The key takeaway, he said, is to be ready at any time and to get the patches done as quickly as possible. But it may be more difficult when some of that code is written by vendors, which could take longer.

“This is evolving rapidly and more research is being done to understand the vulnerability and identify additional problems that also need to be fixed,” Walk said.

The biggest message he can tell others is to monitor, and to never stop monitoring. The National Vulnerability Database is also a good tool, he said, as they send alerts when risk levels change and when different updates are available.

“In situations like this in particular, it was disclosed very publicly,” he said. “There wasn’t a good way for the vulnerability to be disclosed quietly to the impacted individuals to allow them time to fix it before it was made public. Because this is such a commonly used open-source library, it went public very early on and so there was a scramble.”

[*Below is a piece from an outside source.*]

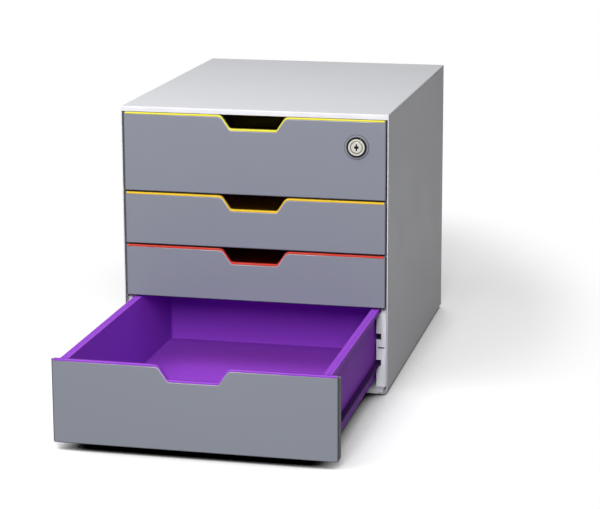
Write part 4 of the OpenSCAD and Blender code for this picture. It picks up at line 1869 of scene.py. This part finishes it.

“The reason that the original vulnerability was risky was because it’s so easy to exploit,” he added.

When Bolander spoke to his end customers, it was clear that they were all scared.

“They’re just all panicking,” he said.

For Walk’s customers, their biggest concerns were how quickly everything could be patched and secured and how fast the vendors could get the fixes out.

“The smaller vendors move faster, the bigger vendors move slower and that‘s one of the biggest challenges that a lot of clients have been facing...staying on top of the vendors making sure they’re getting alerts,” he said.

Bolander believes many of the global vendors did a good job communicating and patching on their end.

“ConnectWise actually did a really good job communicating on this,” he told CRN. “They were sending out emails right away. We’re very much at the mercy of third-party vendors on this one.”

Going forward when this happens again, Walk said it’s critical to invest in your DevOps chain to make sure it’s all integrated and automated and there’s the ability to scan all repositories and identify what‘s vulnerable.

But the lesson he doesn’t want people to take away is that open-source software is bad.

“Open-source software is good. The community is good,” he said. “It‘s important that we nurture that community and I think it’s really important to not overreact on that front.

“Always assume the bad guy is in the building,” Walk added.

Bolander doesn’t know if it will get worse before it gets better, at the same time he doesn’t know if it can get any worse. But it’s important, he said, to communicate with everyone from vendors to clients and to take accountability if you were compromised. And also, to hold vendors accountable on their own security practices.

“MSPs can’t just be complaining on Reddit all day about it, you actually have to twist the vendor’s arm a little bit on it,” he said.